**Dataset content**
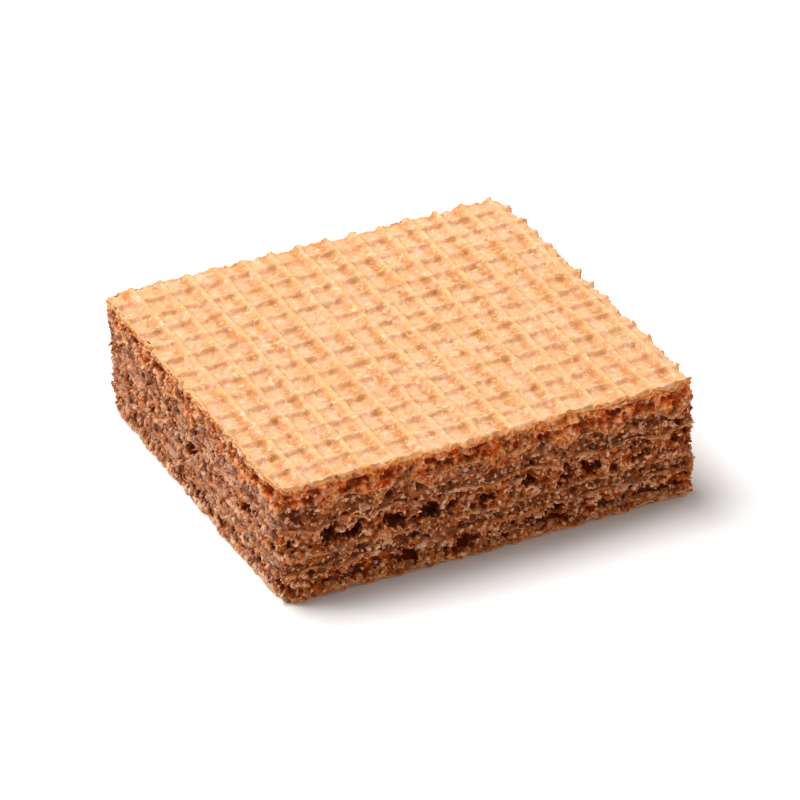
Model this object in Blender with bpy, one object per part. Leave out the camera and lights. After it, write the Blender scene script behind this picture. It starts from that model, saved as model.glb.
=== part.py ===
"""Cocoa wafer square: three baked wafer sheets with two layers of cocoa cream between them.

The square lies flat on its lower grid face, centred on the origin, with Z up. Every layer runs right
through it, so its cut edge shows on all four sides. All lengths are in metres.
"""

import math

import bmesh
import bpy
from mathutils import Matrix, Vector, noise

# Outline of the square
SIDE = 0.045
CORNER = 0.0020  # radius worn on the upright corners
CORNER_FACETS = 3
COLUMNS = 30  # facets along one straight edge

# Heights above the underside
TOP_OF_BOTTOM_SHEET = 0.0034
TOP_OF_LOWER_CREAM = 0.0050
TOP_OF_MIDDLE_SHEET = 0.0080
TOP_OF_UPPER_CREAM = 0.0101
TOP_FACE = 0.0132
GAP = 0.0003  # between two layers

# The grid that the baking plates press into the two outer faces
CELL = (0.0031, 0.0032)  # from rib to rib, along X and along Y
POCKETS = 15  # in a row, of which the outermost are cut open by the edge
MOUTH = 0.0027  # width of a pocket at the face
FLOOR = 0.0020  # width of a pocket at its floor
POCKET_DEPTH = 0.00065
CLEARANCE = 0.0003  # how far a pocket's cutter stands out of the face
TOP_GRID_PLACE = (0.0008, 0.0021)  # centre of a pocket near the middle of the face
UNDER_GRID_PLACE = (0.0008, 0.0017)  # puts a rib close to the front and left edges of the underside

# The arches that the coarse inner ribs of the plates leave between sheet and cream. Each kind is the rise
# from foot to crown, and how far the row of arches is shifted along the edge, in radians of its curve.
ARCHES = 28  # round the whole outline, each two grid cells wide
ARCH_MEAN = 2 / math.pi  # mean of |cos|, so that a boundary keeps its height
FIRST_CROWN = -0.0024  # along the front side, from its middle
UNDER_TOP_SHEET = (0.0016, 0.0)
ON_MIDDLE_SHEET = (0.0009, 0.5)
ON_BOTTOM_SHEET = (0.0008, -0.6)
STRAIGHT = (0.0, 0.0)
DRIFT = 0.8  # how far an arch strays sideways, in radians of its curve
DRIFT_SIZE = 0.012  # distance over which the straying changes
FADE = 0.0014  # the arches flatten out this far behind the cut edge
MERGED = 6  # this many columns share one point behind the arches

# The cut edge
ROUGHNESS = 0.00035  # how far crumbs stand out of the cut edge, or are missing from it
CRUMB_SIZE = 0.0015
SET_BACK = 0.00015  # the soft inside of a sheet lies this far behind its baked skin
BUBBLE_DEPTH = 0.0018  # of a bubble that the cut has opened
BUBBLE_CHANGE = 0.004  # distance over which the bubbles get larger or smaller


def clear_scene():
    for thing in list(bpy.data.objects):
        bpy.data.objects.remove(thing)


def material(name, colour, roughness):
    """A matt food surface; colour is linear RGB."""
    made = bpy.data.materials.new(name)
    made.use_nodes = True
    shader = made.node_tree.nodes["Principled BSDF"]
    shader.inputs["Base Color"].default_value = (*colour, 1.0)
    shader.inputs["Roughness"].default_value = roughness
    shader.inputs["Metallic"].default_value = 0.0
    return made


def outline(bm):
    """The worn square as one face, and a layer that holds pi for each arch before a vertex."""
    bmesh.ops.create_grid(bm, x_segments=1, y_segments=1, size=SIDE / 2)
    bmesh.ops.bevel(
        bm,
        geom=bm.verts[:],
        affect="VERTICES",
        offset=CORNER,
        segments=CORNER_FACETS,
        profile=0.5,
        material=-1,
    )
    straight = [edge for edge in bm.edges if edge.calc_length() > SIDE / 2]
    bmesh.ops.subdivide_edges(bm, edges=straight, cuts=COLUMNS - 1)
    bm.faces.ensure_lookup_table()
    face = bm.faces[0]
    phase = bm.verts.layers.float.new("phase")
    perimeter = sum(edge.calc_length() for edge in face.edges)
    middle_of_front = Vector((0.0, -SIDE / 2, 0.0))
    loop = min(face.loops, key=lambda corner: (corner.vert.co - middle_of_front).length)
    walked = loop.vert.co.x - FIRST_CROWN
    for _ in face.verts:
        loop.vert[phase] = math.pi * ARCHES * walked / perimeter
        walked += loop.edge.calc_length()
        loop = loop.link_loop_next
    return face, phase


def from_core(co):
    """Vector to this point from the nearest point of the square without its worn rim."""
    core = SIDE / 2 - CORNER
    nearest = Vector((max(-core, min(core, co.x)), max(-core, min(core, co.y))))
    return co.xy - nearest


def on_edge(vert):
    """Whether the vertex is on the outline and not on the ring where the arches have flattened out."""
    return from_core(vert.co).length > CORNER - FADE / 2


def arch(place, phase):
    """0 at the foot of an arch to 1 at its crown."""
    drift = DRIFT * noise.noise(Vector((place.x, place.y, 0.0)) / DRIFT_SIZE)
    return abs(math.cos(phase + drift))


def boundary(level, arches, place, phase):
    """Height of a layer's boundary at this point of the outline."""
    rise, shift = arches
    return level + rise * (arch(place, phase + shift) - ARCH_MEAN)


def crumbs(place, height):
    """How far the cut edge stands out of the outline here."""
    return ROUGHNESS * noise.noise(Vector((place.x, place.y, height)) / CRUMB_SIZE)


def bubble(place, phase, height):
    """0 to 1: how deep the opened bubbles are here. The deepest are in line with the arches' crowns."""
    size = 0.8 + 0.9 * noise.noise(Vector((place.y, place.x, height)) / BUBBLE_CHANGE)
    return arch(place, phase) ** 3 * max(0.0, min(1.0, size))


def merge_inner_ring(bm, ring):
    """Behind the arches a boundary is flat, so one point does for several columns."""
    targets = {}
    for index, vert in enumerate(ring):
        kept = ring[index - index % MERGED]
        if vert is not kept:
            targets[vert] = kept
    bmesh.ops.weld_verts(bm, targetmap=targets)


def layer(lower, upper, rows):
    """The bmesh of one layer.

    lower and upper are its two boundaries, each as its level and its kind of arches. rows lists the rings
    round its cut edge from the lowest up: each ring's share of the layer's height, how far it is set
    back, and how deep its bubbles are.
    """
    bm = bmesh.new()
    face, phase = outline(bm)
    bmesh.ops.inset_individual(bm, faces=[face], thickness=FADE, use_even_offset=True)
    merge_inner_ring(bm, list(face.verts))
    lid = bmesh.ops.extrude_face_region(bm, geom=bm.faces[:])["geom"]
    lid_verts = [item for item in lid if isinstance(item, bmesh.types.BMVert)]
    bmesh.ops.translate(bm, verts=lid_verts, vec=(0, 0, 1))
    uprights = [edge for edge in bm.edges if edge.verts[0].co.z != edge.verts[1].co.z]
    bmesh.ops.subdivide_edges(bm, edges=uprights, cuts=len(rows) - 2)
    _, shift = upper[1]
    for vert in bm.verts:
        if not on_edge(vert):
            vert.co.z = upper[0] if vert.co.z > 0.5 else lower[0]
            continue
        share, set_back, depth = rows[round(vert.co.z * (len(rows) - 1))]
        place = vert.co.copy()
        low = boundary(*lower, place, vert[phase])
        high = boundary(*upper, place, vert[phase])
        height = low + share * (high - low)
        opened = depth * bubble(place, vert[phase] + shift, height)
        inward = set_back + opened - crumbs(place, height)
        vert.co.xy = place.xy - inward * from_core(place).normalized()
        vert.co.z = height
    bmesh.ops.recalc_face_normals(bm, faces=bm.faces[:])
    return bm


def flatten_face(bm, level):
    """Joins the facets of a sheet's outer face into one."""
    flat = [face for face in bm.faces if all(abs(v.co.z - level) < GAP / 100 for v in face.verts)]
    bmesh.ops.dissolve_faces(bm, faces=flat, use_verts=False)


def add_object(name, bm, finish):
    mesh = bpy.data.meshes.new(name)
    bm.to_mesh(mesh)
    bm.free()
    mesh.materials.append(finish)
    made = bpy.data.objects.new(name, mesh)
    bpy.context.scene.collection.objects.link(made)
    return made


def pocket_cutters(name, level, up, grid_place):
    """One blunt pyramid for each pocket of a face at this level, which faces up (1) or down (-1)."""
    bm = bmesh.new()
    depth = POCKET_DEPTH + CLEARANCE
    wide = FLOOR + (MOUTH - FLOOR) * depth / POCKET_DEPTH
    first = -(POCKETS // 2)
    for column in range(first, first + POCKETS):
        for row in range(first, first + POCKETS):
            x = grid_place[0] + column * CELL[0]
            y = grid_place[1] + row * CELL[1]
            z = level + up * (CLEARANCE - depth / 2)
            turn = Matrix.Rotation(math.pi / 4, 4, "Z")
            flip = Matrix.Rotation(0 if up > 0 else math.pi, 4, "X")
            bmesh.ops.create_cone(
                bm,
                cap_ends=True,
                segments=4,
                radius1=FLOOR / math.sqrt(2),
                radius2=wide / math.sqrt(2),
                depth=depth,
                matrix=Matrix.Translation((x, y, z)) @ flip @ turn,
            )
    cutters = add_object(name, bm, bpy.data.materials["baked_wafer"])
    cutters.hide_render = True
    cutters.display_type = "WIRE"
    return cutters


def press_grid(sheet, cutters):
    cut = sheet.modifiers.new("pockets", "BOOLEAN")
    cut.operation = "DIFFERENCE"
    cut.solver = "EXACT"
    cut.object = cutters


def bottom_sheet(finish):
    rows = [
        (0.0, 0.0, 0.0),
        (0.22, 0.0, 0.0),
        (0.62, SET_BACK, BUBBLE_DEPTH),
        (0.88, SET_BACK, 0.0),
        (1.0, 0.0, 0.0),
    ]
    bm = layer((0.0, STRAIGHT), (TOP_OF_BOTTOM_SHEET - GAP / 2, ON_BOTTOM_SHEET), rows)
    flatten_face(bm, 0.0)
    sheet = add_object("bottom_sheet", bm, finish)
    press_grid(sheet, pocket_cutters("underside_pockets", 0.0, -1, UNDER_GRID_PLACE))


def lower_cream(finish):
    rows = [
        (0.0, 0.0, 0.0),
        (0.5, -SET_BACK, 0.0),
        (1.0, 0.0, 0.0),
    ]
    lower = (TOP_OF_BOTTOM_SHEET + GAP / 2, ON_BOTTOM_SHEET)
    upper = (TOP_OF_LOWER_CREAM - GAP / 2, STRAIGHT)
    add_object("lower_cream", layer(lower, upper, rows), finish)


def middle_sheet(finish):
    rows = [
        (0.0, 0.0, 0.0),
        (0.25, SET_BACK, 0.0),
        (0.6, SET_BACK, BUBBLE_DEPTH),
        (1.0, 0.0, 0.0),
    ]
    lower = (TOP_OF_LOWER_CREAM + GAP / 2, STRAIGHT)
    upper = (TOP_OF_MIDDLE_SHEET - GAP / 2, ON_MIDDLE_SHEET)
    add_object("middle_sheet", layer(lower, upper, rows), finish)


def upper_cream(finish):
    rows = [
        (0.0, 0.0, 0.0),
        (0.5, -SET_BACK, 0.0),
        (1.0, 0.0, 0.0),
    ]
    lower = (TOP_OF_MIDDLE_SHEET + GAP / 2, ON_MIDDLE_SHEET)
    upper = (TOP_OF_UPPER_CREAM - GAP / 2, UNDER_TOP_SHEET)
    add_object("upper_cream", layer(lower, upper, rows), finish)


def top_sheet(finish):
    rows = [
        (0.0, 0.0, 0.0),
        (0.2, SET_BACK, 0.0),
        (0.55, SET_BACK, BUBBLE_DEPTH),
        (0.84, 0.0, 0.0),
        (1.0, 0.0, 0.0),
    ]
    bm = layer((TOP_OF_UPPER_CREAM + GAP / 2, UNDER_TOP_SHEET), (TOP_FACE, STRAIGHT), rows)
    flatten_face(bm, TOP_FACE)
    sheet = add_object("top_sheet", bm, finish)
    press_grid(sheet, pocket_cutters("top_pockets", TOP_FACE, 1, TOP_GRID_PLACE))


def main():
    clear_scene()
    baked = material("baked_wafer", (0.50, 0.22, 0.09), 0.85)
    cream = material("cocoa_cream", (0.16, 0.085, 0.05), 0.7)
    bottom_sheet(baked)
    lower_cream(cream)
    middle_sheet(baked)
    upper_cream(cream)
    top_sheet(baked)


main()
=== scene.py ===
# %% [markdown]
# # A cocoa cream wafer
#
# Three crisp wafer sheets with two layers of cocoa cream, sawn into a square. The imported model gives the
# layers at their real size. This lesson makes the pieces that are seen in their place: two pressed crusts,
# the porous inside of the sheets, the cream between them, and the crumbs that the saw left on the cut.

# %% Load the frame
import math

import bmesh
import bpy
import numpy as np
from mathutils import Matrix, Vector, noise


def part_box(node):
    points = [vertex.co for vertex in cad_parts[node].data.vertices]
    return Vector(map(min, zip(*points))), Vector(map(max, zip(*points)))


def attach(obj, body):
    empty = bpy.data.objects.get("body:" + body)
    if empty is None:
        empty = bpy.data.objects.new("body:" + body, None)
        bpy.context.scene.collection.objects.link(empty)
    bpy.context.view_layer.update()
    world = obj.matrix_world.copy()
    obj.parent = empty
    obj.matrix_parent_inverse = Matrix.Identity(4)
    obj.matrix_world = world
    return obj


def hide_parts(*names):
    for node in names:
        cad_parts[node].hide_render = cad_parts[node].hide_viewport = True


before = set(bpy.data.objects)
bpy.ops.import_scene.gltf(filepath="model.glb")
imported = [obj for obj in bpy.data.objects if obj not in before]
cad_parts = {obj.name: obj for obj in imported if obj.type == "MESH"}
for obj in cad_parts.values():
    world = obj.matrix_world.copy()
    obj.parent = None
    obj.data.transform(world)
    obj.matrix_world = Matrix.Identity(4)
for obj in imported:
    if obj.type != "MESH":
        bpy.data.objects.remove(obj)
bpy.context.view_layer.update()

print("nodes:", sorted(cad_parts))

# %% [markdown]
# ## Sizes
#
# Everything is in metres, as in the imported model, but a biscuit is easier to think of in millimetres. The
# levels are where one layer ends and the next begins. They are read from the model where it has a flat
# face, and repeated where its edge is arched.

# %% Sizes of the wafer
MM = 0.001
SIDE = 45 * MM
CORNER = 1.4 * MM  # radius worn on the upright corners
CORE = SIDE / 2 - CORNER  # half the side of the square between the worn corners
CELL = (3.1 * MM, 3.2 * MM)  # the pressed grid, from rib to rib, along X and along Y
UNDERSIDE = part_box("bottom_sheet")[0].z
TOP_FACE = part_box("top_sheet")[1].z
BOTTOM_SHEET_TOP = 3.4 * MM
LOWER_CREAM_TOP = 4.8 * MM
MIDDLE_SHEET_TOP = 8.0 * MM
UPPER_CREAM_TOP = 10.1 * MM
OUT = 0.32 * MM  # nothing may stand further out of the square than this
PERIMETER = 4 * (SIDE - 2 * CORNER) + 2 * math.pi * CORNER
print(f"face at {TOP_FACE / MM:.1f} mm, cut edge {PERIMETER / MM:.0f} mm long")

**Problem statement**
Set down verbatim only the lines between the start of the data above and the line with "cream between them.", both boundaries included.

**Completed task**
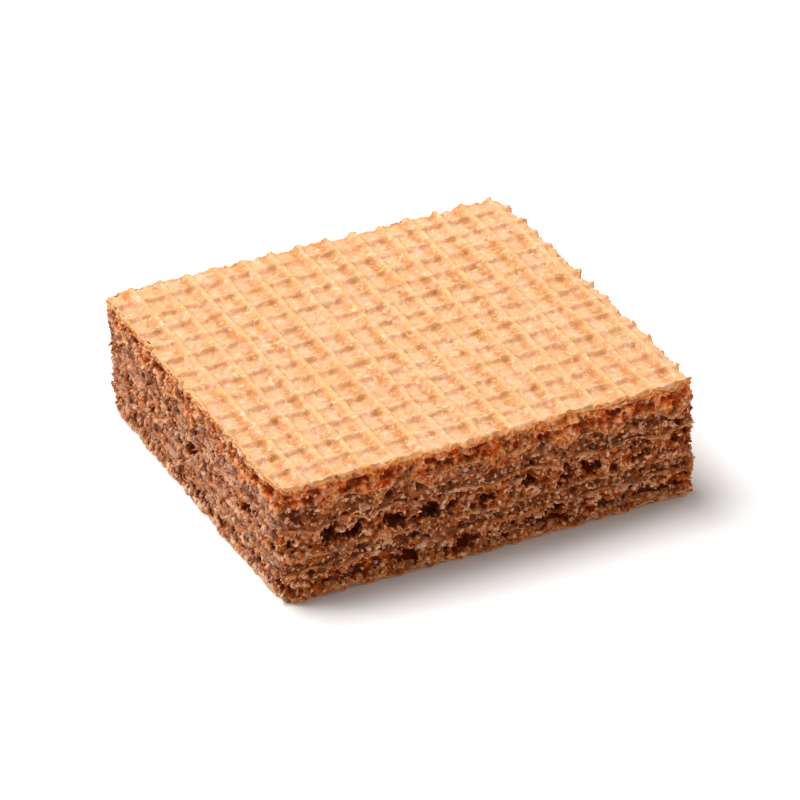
Model this object in Blender with bpy, one object per part. Leave out the camera and lights. After it, write the Blender scene script behind this picture. It starts from that model, saved as model.glb.
=== part.py ===
"""Cocoa wafer square: three baked wafer sheets with two layers of cocoa cream between them.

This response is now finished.